Recording an Interview with Skype using Audacity 1.3

3 min read

In a previous article we described everything that you need to know about recording voice tracks. In this article by Bethany Hiitola, author of Getting started with Audacity 1.3, we will learn all the details of using third-party internet telephony software such as Skype to record telephone interviews. We will also cover how to set up a timed recording.

Recording an interview with Skype

If you are interested in doing more than solo podcasts with Audacity, you can always try creating interview podcasts. You can record these live in your office with your computer’s internal microphone, or with additional microphones. However, you can’t always perform an interview from the comfort of your office due to conflicting schedules and the location of your interviewee. Hence, let’s learn how to record an interview using your phone and your computer.

First you’ll need to install another software that allows you to make phone calls using your computer. The program we are going to use for this example is Skype. However, you could use other software that does the same thing for your Internet telephony set-up.

Download and install Skype

Skype is software that allows us to make voice calls over the Internet, particularly to other users of Skype. Some numbers (such as toll-free numbers) are free of charge, while calls to landlines and mobile phones may require a small fee.

For details on pricing for Skype credits for landline and cell calls go to:

Let’s briefy discuss how to download and install Skype.

  1. First, go to and download the appropriate version of the software for your computer.
  2. Once the installation package has been downloaded to your computer, double-click on it to begin the installation.

    For Mac computers, a .DMG file is downloaded. All you need to do is uncompress that file and drag-and-drop the Skype package to the Application folder. For any Windows device, an .exe file is downloaded. Double-click on that file to begin the installation. For Linux, there are multiple distributions available.
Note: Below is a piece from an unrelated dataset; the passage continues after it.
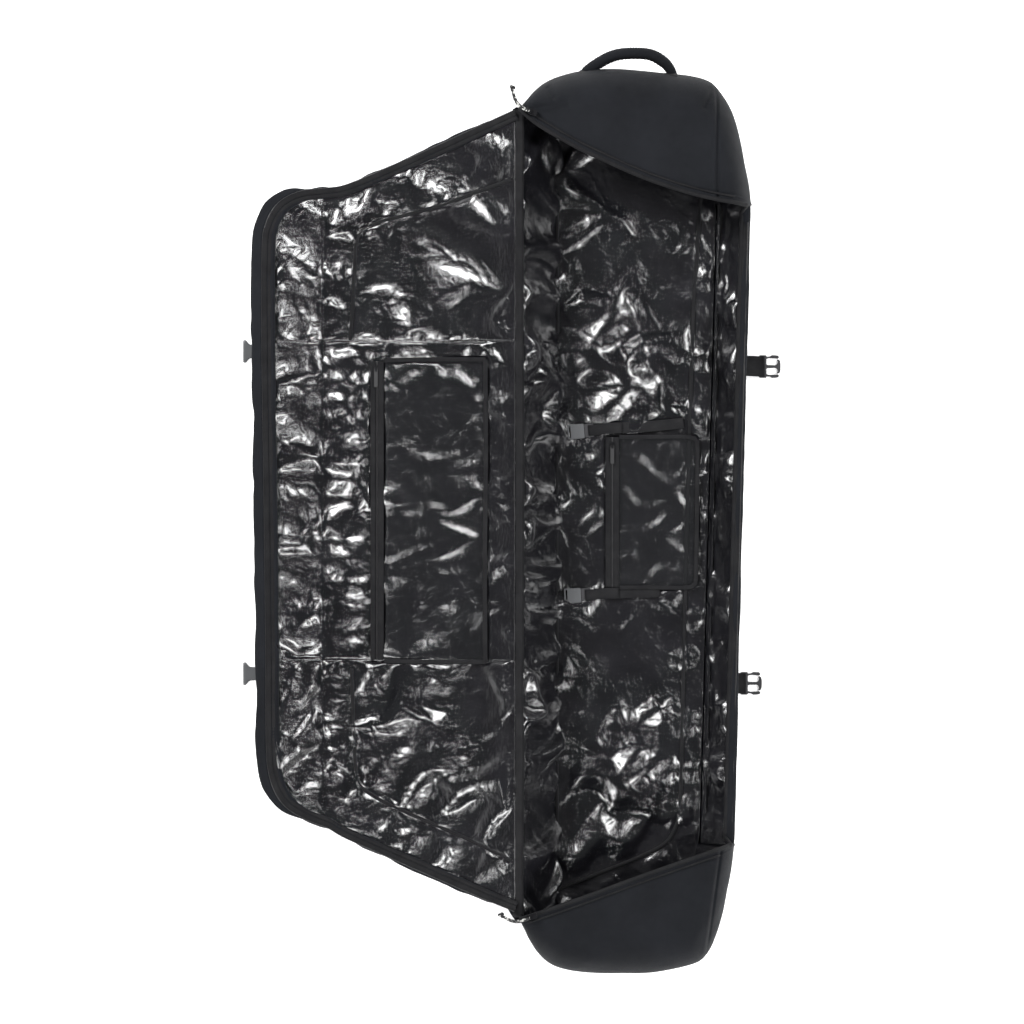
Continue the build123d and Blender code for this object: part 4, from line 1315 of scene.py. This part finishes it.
def make_cords():
    """The main zip's two pulls: cord, second strand and knot."""
    for name, route in (("top", TOP_ROUTE), ("bottom", FOOT_ROUTE)):
        slider = f"{name}_slider"
        piece = place(pull_cord(f"{name}_cord", route), slider, f"{name}_pull_cord")
        centre = sum(plan_box(f"{name}_pull_knot")) / 2
        tied = knot(f"{name}_knot", centre, np.subtract(route[-1], route[-2]), 1.7)
        place(tied, slider, f"{name}_pull_knot")
        strand = place(second_strand(f"{name}_strand", piece), slider)


# ---- CAD pieces that keep their shape -----------------------------------------------
KEPT = {
    "pale": ["upper_strap_female", "lower_strap_female"],
    "plastic": ["upper_strap_male", "lower_strap_male"],
    "lacquer": ["top_main_slider", "bottom_main_slider", "lid_pocket_slider", "base_pocket_slider"],
    "rubber": ["lid_pocket_pull", "base_pocket_pull"],
}


def finish_cad():
    """Give the CAD nodes that stay in view their materials."""
    for mat, names in KEPT.items():
        for name in names:
            obj = bpy.data.objects[name]
            for slot in obj.material_slots:
                slot.material = MATS[mat]


# ---- floor and light ----------------------------------------------------------------
def make_stage():
    data = bpy.data.meshes.new("backdrop")
    size = 14.0
    corners = [(-size, -size, 0), (size, -size, 0), (size, size, 0), (-size, size, 0)]
    data.from_pydata(corners, [], [(0, 1, 2, 3)])
    obj = bpy.data.objects.new("backdrop", data)
    bpy.context.collection.objects.link(obj)
    pale = Mat("backdrop", (0.92, 0.92, 0.92), 0.9, Emission_Color=(1, 1, 1, 1), Emission_Strength=0.55)
    data.materials.append(pale.m)


def soft_box(name, where, size, power):
    """A rectangular lamp that looks at the bag's middle."""
    data = bpy.data.lights.new(name, "AREA")
    data.shape = "RECTANGLE"
    data.size, data.size_y = size
    data.energy = power
    obj = bpy.data.objects.new(name, data)
    obj.location = where
    obj.rotation_euler = (-Vector(where)).to_track_quat("-Z", "Y").to_euler()
    bpy.context.collection.objects.link(obj)


def make_light():
    world = bpy.data.worlds.new("studio")
    bpy.context.scene.world = world
    world.use_nodes = True
    background = world.node_tree.nodes["Background"]
    background.inputs["Color"].default_value = (1, 1, 1, 1)
    background.inputs["Strength"].default_value = 0.10
    bpy.context.scene.view_settings.view_transform = "Standard"
    soft_box("left_top_box", (-2.2, 2.5, 2.7), (0.8, 1.6), 200)
    soft_box("left_foot_box", (-2.3, -2.3, 2.9), (0.7, 1.4), 120)
    soft_box("right_top_box", (2.6, 1.5, 3.0), (0.7, 1.6), 130)
    soft_box("right_foot_box", (2.2, -2.5, 2.6), (0.7, 1.4), 110)


make_cords()
make_lid()
make_tub()
make_pockets()
make_straps()
for which in ("upper", "lower"):
    male_buckle(which)
    female_buckle(which)
make_handle()
finish_cad()
make_stage()
make_light()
  3. If you aren’t already prompted to do so, start the Skype application and follow the on-screen instructions to sign up for a new Skype account.
  4. Once you have registered and signed in, the main Skype screen is displayed, which should look similar to the next screenshot:

    Getting started with Audacity 1.3

Set up Skype for your telephone interview

For our project, we’ve been using the computer’s internal microphone, so there shouldn’t be any additional set up in either Skype or Audacity. However, to be sure you may want to check the recording input devices in Audacity to make sure that you can record both sides of the interview. To do this, use the following steps:

  1. In the Audacity window, go to the main menu, and then select Audacity and then Preferences.

    When using a computer running the Microsoft Windows or Linux operating systems, you can find these preferences from the main menu. Select File and then Preferences.
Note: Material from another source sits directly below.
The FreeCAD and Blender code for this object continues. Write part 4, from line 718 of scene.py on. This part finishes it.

  2. In the Audacity Preferences window, select Devices.

    Getting started with Audacity 1.3

  3. Check the Device settings under Recording. Particularly if you are using multiple inputs, it may be best to select Stereo Mixer or similar input.
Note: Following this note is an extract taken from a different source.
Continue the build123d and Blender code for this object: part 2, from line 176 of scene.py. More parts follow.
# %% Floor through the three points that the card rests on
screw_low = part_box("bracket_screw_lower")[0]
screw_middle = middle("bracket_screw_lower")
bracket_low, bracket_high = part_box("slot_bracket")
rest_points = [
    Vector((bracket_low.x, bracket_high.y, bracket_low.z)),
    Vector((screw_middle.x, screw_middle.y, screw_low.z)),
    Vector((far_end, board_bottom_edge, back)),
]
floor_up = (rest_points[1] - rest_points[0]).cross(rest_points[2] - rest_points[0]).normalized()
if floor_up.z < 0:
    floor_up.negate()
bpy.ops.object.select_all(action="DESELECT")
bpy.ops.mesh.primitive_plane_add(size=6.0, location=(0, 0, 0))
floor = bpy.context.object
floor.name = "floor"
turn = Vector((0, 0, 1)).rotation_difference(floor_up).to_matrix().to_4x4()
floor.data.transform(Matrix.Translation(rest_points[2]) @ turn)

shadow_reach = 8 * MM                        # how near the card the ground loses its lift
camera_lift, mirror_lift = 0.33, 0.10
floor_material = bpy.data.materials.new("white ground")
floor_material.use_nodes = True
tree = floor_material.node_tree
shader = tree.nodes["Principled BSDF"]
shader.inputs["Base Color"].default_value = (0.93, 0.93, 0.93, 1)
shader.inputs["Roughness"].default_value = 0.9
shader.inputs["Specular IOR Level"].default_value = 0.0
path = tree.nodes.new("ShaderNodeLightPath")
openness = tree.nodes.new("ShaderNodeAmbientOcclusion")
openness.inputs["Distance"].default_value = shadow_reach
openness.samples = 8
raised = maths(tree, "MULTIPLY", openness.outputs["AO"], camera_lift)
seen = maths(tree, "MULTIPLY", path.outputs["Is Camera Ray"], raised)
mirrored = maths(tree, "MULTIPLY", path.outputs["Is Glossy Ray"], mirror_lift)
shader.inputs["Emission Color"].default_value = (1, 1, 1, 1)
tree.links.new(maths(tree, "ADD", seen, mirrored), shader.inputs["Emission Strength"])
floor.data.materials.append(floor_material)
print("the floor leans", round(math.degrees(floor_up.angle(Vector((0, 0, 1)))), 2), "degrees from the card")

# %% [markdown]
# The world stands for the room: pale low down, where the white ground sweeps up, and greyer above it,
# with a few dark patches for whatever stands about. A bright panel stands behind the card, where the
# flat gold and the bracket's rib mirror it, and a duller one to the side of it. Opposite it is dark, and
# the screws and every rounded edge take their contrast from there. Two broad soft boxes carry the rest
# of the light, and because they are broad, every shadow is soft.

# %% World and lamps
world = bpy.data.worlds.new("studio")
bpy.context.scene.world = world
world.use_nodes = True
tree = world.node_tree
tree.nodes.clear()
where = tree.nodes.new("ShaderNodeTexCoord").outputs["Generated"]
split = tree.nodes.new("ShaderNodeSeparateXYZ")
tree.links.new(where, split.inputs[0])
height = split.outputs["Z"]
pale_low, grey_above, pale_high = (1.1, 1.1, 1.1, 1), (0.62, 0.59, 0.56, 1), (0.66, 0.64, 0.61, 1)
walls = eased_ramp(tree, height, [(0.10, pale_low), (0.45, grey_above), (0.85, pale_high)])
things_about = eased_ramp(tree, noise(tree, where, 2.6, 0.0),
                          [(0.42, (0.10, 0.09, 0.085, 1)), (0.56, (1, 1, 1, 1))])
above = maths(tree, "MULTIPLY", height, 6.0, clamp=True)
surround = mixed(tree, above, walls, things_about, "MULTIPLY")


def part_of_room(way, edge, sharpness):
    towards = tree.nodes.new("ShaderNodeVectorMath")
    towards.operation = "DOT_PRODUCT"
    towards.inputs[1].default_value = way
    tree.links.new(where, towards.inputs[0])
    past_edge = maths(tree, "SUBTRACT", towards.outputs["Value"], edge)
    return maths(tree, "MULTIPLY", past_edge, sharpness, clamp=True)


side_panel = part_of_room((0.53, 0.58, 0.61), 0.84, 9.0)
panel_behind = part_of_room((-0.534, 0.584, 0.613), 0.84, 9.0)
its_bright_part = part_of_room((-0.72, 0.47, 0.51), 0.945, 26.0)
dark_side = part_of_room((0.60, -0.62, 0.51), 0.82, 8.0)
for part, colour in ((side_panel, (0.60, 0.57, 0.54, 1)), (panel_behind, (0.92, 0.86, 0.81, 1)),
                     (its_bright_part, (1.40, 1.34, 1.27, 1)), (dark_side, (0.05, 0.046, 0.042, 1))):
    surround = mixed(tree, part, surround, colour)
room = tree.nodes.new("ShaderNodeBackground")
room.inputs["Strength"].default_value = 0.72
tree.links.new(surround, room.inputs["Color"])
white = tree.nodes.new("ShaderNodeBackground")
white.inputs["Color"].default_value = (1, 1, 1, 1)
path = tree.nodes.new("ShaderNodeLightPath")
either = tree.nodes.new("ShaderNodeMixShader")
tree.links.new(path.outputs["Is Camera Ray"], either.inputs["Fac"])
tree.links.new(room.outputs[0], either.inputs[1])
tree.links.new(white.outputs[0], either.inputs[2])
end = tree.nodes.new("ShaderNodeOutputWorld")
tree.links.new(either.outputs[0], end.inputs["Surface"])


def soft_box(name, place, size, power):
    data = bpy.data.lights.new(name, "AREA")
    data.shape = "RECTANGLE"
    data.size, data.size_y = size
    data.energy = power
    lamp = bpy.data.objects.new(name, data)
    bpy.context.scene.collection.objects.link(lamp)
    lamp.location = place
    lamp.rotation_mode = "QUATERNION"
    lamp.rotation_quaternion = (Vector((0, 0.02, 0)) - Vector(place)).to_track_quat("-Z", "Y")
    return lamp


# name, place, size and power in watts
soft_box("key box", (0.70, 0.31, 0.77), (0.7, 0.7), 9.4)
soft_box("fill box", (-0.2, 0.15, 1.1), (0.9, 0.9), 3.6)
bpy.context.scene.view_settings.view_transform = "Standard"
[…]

    If there are many devices listed with the Recording | Device drop-down menu, perform a few interview tests with a friend on Skype prior to the recording session, to determine which of the connected devices will actually be doing the recording.

You might also want to turn off all notifcations in Skype. These are all of the alert sounds for events such as contacts logging in and out, incoming call alerts, and so on. To do this, follow the steps shown below:

  1. Open Skype and log in.
  2. From the main menu, select Skype and then Preferences.
  3. Select the Notifcations tab.
  4. Be sure to uncheck the Play Sound checkbox. This will make sure that all sounds are suspended and won’t interrupt your recording session.